What is now the Wheeling Artisan Center, opened in 1996, was once Sun's Carpet Warehouse Outlet.
What is now the Wheeling Artisan Center, opened in 1996, was once Sun’s Carpet Warehouse Outlet.

“I think the people, at the end of it all, said, ‘Thank God he’s been put to sleep. He’s been convicted; he’s going to prison.’ And they didn’t have to worry about any of that stuff going on anymore,” Burgoyne said. “I think most of them then thought that it should have happened a long time before it did.

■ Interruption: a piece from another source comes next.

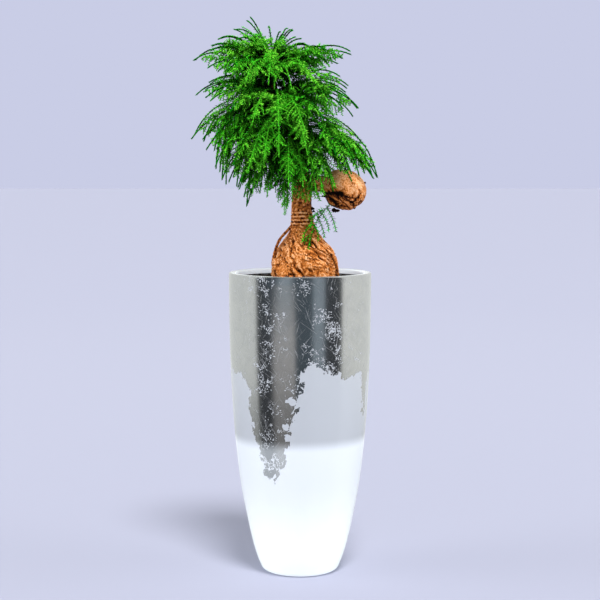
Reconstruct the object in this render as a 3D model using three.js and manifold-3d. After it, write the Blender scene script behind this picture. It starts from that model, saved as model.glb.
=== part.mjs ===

“He had great legal advice because he had some very good attorneys. In some cases Paul Hankish had the best Mob attorneys on the East Coast,” he said. “Hankish was able to stay out of trouble for a long, long time and that’s why we formed the investigative task force that we did, and why there were so many indictments and witnesses when this case was initially released to the public.

“People can think what they want about Paul Hankish. I know some people still refer to him as a Robin Hood, and he did do some of that stuff. Not as much as Lias did, but some. But the man went to prison, and not because he was Robin Hood.”